$5,400! Goldman Sachs sharply raises gold target price: The wealthy are rushing in, competing with central banks for "limited physical reserves"

$5,400! Goldman Sachs sharply raises gold target price: The wealthy are rushing in, competing with central banks for "limited physical reserves"

The rules of the gold market have changed. Gold is no longer just a game for central banks—private-sector whales are entering, and they are here to hedge “global policy risks.”

According to Chasing Trend Trading Desk, Goldman Sachs raised its gold price target for this year sharply on January 21, from the previous $4,900/oz to $5,400/oz. Analysts believe the key driver for gold’s upward movement is the private sector’s diversified allocation to gold—which has already started happening. This buying is meant to hedge against global macro policy uncertainty (i.e., concerns over currency depreciation and fiscal sustainability). More importantly, these are not short-term speculative funds, but “sticky hedges,” meaning the buyers are unlikely to sell in 2026, effectively raising the starting point for gold prices.

For investors, this means a restructuring of the gold pricing framework: The focus is no longer just the Fed’s rate-cutting pace, but also the degree of fear among wealthy families and institutions worldwide regarding “fiscal runaway.” As long as this concern exists, the bottom for gold prices is permanently raised.
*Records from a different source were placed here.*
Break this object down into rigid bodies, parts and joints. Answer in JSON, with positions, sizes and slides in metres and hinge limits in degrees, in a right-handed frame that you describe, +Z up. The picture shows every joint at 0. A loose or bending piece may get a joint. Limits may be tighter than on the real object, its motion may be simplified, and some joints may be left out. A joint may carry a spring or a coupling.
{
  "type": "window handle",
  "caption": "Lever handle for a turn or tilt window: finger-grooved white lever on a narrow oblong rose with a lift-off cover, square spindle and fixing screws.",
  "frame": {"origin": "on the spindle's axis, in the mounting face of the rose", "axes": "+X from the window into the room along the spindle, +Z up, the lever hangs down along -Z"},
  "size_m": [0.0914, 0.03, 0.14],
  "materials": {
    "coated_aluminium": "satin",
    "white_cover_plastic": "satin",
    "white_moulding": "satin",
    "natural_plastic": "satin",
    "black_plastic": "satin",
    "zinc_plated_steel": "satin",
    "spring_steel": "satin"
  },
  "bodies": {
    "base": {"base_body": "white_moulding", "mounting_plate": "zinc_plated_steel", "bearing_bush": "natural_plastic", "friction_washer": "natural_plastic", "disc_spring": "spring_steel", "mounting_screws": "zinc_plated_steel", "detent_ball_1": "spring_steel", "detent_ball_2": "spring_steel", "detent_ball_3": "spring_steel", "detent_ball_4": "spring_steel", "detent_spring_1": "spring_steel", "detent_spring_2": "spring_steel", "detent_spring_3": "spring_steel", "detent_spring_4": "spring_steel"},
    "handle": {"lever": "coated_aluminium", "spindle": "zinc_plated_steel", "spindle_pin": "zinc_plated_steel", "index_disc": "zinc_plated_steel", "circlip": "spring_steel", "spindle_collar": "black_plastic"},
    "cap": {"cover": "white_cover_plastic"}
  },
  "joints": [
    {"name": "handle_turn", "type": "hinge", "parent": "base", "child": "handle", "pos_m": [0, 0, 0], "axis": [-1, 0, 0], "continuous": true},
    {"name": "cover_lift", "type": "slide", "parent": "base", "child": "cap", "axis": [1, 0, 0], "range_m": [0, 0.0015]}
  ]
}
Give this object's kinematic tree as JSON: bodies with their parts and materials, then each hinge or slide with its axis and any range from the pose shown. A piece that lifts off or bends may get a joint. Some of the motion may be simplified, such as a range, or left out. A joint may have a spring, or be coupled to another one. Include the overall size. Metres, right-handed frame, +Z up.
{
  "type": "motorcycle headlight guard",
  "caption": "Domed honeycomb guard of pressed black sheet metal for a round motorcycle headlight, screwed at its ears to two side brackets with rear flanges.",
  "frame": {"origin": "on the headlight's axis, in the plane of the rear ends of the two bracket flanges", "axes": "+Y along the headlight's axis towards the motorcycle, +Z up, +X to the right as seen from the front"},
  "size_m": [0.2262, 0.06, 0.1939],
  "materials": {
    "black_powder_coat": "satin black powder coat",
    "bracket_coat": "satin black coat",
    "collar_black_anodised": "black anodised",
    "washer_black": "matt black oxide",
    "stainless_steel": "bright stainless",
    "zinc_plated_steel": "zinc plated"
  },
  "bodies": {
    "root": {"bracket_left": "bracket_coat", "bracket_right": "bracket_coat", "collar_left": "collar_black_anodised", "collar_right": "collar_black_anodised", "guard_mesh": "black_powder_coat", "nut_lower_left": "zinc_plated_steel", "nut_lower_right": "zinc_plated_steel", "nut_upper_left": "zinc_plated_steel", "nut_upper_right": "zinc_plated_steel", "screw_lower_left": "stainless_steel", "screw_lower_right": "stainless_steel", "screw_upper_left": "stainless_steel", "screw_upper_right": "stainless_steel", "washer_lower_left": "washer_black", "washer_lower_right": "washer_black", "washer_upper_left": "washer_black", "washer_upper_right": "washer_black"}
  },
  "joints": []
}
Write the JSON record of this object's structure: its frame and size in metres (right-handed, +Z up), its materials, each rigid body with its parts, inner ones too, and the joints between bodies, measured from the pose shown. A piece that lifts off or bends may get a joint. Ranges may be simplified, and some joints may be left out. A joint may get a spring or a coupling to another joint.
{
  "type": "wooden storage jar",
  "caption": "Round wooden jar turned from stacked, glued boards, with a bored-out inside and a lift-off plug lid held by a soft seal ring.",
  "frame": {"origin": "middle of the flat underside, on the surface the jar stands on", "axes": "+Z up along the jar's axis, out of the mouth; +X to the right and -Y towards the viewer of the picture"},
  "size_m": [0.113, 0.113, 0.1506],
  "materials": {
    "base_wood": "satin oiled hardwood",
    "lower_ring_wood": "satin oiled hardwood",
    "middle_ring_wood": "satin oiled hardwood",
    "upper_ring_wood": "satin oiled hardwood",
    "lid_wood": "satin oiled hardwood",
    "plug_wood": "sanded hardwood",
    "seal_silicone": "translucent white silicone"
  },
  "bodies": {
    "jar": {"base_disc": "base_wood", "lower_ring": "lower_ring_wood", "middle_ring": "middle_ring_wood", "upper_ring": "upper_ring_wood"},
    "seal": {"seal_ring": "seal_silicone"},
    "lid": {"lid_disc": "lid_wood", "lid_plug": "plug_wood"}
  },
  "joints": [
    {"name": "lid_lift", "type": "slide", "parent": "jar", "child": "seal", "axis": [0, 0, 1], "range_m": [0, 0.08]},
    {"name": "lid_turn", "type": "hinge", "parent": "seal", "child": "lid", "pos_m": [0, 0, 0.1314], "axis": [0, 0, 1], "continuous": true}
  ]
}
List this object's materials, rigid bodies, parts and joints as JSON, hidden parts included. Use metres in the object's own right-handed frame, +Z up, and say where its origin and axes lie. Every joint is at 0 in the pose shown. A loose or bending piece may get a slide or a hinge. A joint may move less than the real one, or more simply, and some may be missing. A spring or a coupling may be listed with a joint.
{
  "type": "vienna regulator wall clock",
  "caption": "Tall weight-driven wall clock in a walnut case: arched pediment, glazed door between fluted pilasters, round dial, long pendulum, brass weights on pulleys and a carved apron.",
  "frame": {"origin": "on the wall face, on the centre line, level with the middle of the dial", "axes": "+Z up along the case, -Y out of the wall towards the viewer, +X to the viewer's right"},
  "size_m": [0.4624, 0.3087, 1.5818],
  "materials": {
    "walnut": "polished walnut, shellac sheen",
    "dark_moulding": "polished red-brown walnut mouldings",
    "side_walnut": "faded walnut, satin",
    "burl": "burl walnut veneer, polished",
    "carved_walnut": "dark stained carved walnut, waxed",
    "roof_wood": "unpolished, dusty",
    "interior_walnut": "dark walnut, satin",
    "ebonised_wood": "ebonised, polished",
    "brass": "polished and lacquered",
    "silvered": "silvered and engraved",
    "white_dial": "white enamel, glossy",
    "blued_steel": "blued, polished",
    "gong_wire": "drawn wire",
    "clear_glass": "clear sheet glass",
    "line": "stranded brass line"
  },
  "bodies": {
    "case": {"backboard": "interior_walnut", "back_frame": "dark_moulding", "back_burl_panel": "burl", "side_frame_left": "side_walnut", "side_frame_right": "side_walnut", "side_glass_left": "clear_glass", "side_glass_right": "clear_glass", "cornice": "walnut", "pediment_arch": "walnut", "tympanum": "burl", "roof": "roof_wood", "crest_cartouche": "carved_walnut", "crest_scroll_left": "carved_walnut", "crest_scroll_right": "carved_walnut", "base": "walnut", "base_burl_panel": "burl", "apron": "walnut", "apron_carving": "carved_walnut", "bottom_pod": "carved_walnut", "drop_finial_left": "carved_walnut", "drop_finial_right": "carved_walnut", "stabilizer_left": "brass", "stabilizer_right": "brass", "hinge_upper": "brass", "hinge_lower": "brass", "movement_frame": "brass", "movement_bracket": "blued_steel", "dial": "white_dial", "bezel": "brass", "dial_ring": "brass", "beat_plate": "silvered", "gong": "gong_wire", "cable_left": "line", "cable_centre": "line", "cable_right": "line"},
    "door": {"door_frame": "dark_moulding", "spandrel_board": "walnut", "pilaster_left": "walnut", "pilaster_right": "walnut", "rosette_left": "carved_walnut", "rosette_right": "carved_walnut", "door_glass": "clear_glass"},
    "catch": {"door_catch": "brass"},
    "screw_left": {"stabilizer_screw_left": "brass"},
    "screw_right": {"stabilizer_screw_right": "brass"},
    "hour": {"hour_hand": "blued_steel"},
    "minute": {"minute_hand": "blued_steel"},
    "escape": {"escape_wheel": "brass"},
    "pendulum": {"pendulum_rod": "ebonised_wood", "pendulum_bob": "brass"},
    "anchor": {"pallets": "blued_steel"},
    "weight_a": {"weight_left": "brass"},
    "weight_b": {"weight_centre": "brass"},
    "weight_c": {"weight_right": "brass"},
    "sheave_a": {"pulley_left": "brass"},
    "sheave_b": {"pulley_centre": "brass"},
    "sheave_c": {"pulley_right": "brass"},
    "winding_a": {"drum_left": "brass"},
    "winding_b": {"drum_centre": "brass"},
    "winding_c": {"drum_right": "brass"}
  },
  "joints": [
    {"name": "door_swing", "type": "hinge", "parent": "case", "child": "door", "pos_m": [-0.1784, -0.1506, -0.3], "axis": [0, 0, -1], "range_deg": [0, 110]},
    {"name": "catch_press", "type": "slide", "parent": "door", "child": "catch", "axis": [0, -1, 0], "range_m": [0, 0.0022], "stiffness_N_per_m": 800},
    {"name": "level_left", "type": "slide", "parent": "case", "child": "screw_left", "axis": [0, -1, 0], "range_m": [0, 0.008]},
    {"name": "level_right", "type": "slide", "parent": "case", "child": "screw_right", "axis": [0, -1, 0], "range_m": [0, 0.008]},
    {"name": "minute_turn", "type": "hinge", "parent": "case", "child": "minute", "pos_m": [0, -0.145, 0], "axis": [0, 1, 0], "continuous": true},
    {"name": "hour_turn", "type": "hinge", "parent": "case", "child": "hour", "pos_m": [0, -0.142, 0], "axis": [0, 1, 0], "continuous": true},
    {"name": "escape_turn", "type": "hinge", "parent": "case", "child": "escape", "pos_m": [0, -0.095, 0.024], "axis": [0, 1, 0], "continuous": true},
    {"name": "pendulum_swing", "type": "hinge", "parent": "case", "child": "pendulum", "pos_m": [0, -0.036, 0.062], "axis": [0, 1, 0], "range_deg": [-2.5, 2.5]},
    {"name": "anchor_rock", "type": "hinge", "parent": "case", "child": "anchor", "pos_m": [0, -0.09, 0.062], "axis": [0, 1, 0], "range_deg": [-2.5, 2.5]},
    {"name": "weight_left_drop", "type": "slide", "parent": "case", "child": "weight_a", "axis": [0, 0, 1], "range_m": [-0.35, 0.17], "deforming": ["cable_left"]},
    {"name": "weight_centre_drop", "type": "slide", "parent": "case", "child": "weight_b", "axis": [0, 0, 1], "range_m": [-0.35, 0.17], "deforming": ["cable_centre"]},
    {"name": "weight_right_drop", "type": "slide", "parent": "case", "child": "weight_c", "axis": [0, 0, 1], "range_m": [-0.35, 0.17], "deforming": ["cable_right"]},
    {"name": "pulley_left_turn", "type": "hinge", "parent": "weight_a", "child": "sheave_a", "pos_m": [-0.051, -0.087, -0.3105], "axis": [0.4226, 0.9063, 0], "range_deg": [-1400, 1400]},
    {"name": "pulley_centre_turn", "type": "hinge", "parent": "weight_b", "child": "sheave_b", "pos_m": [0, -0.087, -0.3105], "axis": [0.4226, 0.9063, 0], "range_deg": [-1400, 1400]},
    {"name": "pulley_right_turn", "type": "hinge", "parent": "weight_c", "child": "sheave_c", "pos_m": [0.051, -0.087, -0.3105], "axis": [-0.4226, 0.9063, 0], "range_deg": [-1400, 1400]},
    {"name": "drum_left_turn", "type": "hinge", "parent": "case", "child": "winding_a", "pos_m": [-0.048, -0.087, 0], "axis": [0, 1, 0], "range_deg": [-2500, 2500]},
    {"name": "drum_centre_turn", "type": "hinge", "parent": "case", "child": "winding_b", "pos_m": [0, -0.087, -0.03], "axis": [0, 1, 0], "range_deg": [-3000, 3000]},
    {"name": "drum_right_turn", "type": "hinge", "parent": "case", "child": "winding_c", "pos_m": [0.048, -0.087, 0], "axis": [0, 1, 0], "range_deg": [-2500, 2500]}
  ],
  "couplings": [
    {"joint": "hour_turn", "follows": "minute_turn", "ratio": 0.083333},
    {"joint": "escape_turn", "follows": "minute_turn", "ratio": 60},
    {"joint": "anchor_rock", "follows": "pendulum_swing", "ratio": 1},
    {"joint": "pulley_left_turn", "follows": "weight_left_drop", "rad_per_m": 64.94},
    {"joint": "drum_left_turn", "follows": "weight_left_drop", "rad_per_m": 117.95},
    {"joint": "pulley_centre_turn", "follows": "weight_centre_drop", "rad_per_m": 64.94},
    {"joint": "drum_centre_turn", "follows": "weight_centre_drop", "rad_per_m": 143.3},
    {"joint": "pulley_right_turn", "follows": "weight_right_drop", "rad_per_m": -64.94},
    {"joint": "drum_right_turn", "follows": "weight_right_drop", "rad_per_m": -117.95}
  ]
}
Central Banks and Private Capital Competing for Limited Physical Gold, Accelerating the Uptrend

Reviewing the path of gold price increases, Goldman Sachs notes that gold rose 15% in 2023 and 26% in 2024, mainly driven by panic buying from central banks after Russia’s reserves were frozen.

However, things qualitatively changed in 2025, when prices surged by 67% and the momentum continued into early 2026. The fundamental reason for this acceleration is that central banks are no longer the only super-buyers; they now have to compete with private-sector investors for limited physical gold reserves.

Analysts see this competition on two fronts: First, as the Fed cuts interest rates, traditional Western ETF purchases are rebounding; second, demand for new types of hedging tools targeting global macro policy risk (usually linked to currency depreciation themes) is surging.

Goldman Sachs has particularly observed that high-net-worth families are making significant physical gold purchases and investors are considerably increasing call-option buying. These flows have become important incremental drivers for gold prices, causing the actual price to continually diverge from Goldman’s forecasts (based on traditional models like ETF flows, speculative positions, and central bank purchases) since 2025.

Goldman emphasizes, this buying behavior effectively raises the starting line for gold price forecasts. As long as global macro policy uncertainty (such as fiscal sustainability issues) isn’t fundamentally resolved by 2026, these positions won’t loosen easily.

Deconstructing the $5,400 Target: Central Bank Gold Buying Still the Core Driver

Goldman Sachs expects that from the average price of about $4,600/oz at the start of January 2026, gold prices will rise another roughly 17% by year-end 2026.

The composition of this increase is very clear: Continued reserve diversification by emerging-market central banks is the biggest driver, expected to contribute 14 percentage points of the increase. Goldman forecasts that in 2026, the average monthly gold buying by central banks will stay high at 60 tons, far above the pre-2022 average of 17 tons per month.

The other part of the increase comes from Western ETF capital returning. Goldman assumes the Fed will cut interest rates by 50 basis points in 2026, which will boost Western ETF holdings and contribute about 3 percentage points to price growth.

It’s worth noting that Goldman’s model assumes hedging demand for global macro policy risk will remain steady—that is, this premium won’t be handed back. Unlike hedging positions related to the 2024 US election, which closed quickly after results, current macro policy risks (such as debt issues) are viewed as long-term, so the related gold positions are highly “sticky.”

Focus on Two Major Reversal Signals

Even after sharply raising the price target, Goldman Sachs believes the risk distribution for gold prices still clearly favors the upside.

Analysts believe, if global policy uncertainty continues to ferment, the private sector may further increase its gold allocation, beyond baseline assumptions. Current forecasts don’t include such extra demand for safety. In addition, since existing call-option structures require dealers to hedge their exposure, this mechanism mechanically strengthens price momentum as gold rises, raising the price sensitivity (Beta) from the historical experience of 1.7% to about 2%.

As for when to turn bearish on gold, Goldman offers clear indicators: Because gold supply lacks price elasticity (mined gold is only 1% of global stock), high gold prices alone can’t solve the problem of high gold prices. A reversal can only come from a collapse in demand.

Goldman points to two potential peak signals:

First, central bank gold buying steadily falls back to pre-2022 levels (an average of 17 tons monthly or lower), which typically means a relaxation of geopolitical risks;

Second, the Fed shifts from cutting rates to raising them, which would increase the opportunity cost of holding gold and alleviate investor concerns about central bank independence.

Unless we see a significant reduction in long-term global fiscal or monetary policy risk paths, causing macro hedgers to unwind positions, the trend of rising gold prices will be difficult to reverse.